— Start TASK DATA —
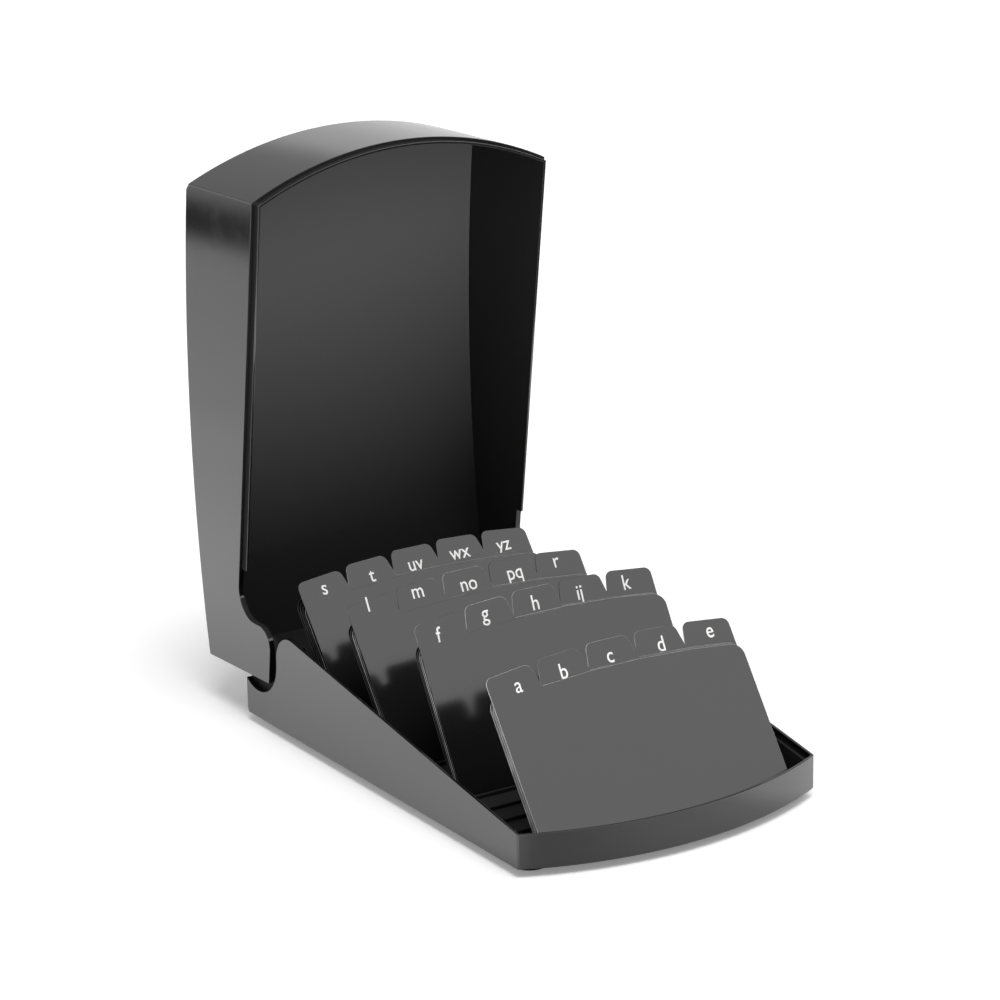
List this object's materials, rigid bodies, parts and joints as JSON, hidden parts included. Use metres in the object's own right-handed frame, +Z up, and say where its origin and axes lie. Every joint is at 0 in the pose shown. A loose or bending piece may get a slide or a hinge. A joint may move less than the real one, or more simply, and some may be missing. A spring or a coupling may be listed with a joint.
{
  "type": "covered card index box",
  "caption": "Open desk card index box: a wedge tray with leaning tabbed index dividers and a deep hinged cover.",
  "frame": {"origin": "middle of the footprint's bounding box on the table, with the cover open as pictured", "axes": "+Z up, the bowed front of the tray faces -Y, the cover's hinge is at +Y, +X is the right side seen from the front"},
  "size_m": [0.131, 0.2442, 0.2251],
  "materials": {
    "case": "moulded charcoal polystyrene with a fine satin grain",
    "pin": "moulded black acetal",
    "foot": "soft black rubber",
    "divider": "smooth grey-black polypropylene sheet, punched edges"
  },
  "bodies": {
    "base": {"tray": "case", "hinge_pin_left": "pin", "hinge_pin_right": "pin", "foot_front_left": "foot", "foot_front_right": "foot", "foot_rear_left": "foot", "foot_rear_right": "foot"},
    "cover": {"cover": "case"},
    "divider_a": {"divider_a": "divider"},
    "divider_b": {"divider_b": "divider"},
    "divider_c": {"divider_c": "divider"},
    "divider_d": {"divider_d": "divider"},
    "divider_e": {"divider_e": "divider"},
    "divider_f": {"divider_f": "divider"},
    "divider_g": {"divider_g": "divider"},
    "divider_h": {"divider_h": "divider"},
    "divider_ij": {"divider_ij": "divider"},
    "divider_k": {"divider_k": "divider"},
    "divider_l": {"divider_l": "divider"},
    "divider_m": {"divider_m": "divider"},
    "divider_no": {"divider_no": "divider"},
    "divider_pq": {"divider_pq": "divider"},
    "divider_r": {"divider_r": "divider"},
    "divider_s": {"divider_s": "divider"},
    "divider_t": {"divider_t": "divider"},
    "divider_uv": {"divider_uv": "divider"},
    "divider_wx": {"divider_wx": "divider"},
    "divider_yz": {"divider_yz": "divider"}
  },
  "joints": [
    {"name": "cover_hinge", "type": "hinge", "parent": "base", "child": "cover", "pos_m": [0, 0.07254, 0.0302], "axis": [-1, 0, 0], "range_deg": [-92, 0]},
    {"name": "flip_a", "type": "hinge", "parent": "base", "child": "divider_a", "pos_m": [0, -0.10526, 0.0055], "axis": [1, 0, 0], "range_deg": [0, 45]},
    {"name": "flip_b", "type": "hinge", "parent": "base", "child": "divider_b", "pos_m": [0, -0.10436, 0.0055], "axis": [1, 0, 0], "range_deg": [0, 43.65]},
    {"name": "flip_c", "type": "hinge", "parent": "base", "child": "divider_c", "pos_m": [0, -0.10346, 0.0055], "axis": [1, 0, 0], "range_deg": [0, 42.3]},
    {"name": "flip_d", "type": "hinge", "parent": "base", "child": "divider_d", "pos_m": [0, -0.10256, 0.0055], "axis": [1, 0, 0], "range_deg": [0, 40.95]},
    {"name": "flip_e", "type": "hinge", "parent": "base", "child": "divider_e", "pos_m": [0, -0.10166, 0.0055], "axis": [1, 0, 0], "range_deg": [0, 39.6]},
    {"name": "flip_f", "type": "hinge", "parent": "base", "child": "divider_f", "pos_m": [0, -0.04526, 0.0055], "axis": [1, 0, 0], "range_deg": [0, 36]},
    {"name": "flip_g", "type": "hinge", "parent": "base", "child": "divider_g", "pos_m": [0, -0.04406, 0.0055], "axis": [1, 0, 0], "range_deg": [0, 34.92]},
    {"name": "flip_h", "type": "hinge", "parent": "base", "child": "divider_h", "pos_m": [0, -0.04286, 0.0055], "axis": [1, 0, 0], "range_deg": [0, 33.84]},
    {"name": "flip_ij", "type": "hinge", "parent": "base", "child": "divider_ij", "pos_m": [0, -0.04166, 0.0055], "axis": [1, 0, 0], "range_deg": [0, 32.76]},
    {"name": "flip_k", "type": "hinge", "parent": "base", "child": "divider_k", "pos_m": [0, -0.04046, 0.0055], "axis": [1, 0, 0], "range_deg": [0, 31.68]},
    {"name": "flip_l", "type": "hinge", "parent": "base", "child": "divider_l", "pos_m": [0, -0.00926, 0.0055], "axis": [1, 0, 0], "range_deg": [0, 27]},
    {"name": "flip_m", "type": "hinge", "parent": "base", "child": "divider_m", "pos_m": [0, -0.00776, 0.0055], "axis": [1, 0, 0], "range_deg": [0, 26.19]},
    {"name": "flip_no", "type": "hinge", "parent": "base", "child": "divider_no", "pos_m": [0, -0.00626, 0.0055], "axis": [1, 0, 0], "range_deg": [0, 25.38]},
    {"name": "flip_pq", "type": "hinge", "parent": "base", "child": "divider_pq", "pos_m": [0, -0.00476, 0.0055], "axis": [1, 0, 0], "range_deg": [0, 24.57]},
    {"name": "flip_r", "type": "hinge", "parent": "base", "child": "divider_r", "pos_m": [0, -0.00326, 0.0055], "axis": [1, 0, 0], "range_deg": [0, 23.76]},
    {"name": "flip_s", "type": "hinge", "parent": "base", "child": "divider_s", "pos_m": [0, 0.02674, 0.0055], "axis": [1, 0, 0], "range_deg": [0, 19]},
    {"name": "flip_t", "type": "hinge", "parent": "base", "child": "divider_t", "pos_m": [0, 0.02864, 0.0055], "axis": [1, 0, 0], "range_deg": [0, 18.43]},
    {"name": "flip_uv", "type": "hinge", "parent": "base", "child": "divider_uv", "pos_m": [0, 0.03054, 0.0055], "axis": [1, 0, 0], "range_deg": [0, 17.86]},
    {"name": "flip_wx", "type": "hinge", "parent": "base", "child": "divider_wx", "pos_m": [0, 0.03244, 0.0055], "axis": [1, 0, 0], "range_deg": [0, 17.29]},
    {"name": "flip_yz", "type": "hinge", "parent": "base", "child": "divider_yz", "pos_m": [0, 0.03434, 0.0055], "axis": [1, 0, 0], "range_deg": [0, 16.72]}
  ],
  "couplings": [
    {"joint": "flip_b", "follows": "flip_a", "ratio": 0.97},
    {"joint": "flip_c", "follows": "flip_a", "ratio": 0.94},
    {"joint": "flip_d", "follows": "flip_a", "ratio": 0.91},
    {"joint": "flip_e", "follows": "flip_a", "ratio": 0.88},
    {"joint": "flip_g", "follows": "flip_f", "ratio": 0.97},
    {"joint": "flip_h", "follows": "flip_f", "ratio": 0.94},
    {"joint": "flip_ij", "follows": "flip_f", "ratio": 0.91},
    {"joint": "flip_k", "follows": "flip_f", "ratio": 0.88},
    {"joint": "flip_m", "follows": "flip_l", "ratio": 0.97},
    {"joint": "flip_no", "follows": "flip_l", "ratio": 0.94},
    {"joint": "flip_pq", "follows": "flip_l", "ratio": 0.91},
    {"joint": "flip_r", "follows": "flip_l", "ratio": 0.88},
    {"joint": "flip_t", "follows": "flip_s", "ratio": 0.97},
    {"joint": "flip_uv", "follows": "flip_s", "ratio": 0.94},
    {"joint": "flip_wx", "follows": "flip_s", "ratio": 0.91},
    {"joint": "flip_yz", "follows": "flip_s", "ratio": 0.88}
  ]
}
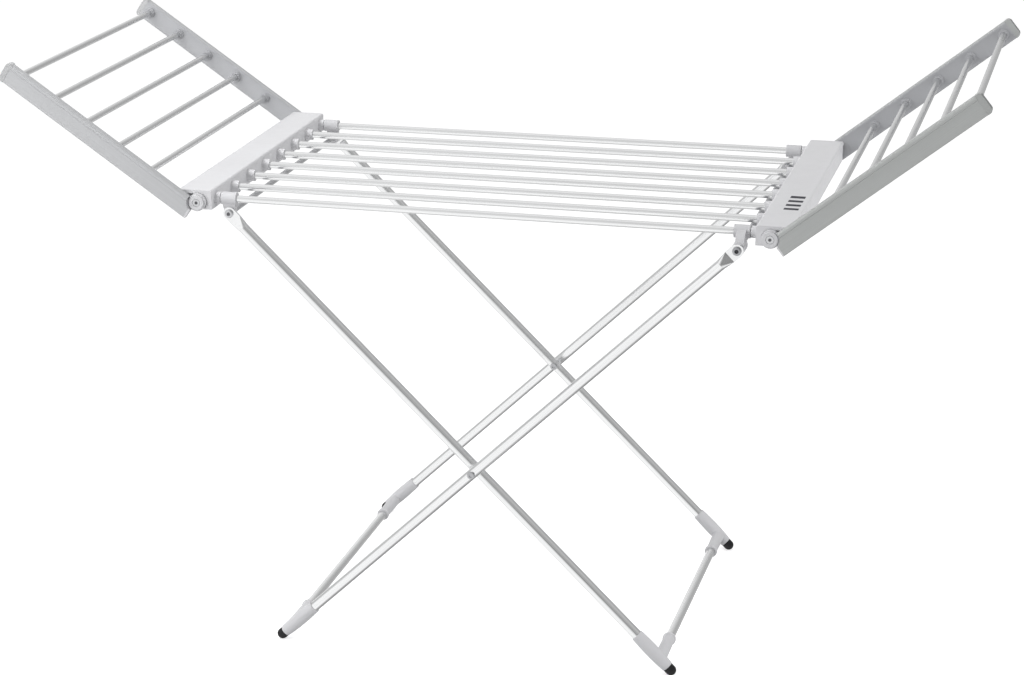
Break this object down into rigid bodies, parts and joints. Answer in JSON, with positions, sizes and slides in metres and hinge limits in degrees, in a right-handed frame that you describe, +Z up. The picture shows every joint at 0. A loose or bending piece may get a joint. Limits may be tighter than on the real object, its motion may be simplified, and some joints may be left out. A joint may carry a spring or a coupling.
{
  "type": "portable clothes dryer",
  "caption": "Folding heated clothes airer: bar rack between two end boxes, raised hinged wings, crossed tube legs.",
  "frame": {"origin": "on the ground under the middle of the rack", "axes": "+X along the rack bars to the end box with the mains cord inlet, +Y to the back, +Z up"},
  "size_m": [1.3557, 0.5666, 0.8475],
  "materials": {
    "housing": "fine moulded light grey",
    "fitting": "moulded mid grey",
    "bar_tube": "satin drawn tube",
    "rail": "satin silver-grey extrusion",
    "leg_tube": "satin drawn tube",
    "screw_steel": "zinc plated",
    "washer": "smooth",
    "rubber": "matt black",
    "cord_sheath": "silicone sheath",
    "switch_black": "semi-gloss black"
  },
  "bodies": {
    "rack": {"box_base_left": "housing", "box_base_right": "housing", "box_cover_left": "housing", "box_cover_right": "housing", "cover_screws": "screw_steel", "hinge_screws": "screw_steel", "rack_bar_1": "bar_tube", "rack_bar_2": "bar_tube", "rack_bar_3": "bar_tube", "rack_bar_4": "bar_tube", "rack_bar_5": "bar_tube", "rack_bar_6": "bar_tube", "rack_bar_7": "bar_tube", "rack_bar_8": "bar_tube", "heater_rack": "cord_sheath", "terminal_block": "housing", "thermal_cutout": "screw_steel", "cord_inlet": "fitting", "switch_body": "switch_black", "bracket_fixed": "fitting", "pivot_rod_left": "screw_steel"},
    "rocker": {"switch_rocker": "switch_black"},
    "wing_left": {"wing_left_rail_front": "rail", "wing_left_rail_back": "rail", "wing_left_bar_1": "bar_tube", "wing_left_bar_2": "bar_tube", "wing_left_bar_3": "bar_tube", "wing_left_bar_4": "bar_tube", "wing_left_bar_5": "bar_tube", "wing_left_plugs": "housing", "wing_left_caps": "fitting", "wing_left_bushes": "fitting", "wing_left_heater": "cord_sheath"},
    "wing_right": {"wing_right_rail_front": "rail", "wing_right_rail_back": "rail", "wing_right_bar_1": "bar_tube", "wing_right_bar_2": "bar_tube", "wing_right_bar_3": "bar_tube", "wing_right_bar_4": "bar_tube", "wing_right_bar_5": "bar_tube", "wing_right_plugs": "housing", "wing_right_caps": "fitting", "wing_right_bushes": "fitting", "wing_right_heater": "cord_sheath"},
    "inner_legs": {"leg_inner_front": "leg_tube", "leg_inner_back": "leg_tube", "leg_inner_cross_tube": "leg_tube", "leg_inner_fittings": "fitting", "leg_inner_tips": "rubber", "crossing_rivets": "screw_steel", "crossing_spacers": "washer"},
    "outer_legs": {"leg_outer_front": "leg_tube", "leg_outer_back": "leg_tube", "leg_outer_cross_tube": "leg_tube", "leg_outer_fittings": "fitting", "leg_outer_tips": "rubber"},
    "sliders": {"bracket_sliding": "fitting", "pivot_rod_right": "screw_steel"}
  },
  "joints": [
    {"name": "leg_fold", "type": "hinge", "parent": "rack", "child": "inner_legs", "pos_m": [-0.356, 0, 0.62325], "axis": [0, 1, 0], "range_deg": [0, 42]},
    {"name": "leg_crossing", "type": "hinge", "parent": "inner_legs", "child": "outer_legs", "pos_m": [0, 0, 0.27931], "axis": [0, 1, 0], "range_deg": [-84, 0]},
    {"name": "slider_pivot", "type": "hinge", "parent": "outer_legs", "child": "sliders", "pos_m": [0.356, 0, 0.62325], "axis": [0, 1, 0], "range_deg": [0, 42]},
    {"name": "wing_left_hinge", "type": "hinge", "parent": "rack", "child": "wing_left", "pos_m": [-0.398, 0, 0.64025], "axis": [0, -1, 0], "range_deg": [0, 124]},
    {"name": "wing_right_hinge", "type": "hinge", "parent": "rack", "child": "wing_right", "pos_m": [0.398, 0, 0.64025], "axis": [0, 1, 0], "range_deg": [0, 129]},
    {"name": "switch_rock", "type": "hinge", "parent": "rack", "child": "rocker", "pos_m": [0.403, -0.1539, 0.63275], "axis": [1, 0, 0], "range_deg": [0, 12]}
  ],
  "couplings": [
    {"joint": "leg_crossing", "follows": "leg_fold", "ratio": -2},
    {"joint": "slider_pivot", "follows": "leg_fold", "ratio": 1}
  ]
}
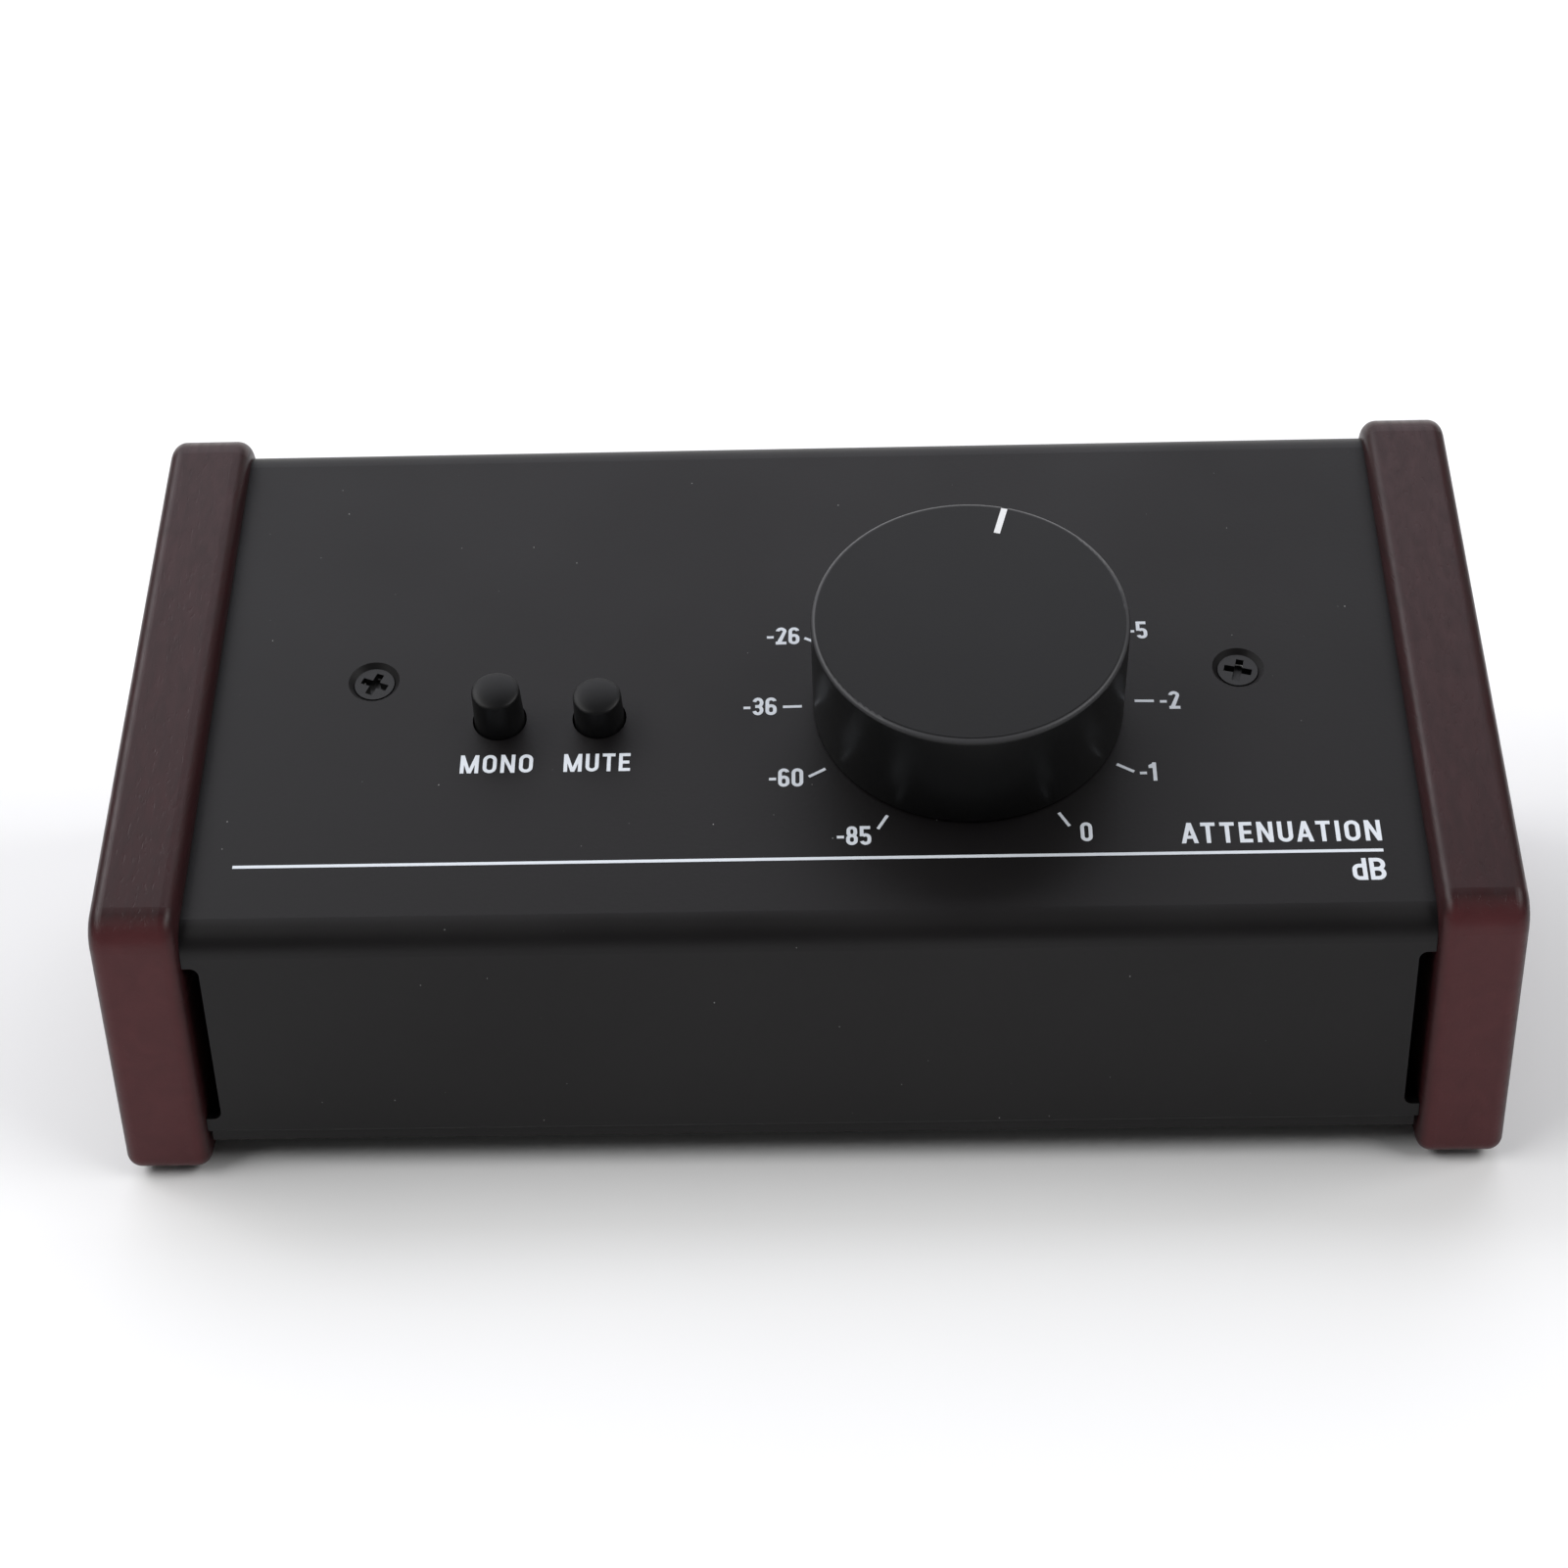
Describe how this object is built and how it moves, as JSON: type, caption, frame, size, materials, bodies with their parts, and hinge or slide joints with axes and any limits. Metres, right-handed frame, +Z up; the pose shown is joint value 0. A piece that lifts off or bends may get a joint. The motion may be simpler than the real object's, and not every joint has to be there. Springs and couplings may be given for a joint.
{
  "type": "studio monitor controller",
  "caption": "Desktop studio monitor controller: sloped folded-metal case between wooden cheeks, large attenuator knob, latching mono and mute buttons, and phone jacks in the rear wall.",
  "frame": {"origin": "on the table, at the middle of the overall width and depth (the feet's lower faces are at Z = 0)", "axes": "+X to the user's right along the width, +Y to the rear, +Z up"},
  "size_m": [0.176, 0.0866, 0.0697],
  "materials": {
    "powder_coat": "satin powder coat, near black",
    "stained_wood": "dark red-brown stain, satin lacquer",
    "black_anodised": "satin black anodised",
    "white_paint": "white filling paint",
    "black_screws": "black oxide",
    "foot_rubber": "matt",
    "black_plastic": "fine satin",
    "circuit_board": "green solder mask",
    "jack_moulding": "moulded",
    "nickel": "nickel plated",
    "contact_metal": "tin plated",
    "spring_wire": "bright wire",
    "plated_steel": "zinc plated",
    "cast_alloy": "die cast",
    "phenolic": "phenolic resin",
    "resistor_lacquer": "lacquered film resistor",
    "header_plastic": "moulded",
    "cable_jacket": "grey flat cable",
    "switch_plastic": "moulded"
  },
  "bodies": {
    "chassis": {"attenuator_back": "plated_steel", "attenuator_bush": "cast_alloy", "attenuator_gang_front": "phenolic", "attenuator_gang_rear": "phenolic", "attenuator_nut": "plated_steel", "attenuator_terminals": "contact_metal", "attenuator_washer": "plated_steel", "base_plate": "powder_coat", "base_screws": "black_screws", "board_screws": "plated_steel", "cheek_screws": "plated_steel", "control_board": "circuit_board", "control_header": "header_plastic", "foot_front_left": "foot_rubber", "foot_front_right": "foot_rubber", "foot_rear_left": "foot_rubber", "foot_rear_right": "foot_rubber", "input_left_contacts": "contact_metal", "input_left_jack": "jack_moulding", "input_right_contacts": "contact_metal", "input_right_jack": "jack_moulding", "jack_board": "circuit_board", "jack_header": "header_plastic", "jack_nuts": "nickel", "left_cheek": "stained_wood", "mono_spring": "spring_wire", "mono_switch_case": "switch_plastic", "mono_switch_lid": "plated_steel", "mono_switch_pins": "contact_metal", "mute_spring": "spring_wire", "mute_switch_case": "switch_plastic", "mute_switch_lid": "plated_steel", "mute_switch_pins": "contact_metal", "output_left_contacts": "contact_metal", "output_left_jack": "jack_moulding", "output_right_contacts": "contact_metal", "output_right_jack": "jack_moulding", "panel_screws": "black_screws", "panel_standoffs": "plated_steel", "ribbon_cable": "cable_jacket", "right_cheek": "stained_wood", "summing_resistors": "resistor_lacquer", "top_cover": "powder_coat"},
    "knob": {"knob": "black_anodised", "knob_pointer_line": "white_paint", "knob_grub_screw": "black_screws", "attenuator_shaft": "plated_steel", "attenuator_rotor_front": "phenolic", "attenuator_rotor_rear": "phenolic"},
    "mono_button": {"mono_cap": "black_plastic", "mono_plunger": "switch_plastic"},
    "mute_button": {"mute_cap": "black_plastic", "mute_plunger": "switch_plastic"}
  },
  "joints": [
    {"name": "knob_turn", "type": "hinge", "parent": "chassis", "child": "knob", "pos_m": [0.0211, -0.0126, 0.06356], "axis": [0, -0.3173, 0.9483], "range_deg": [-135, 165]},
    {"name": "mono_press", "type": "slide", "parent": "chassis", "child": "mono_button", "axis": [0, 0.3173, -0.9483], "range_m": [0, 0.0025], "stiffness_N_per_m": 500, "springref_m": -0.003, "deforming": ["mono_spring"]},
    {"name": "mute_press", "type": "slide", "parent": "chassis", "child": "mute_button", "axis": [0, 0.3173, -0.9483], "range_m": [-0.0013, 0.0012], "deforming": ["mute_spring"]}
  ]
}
— End TASK DATA —
**WRITTEN INSTRUCTION**. Extract every line from the records above that contains the word "parts".

**EXERCISE SOLUTION**.
List this object's materials, rigid bodies, parts and joints as JSON, hidden parts included. Use metres in the object's own right-handed frame, +Z up, and say where its origin and axes lie. Every joint is at 0 in the pose shown. A loose or bending piece may get a slide or a hinge. A joint may move less than the real one, or more simply, and some may be missing. A spring or a coupling may be listed with a joint.
Break this object down into rigid bodies, parts and joints. Answer in JSON, with positions, sizes and slides in metres and hinge limits in degrees, in a right-handed frame that you describe, +Z up. The picture shows every joint at 0. A loose or bending piece may get a joint. Limits may be tighter than on the real object, its motion may be simplified, and some joints may be left out. A joint may carry a spring or a coupling.
Describe how this object is built and how it moves, as JSON: type, caption, frame, size, materials, bodies with their parts, and hinge or slide joints with axes and any limits. Metres, right-handed frame, +Z up; the pose shown is joint value 0. A piece that lifts off or bends may get a joint. The motion may be simpler than the real object's, and not every joint has to be there. Springs and couplings may be given for a joint.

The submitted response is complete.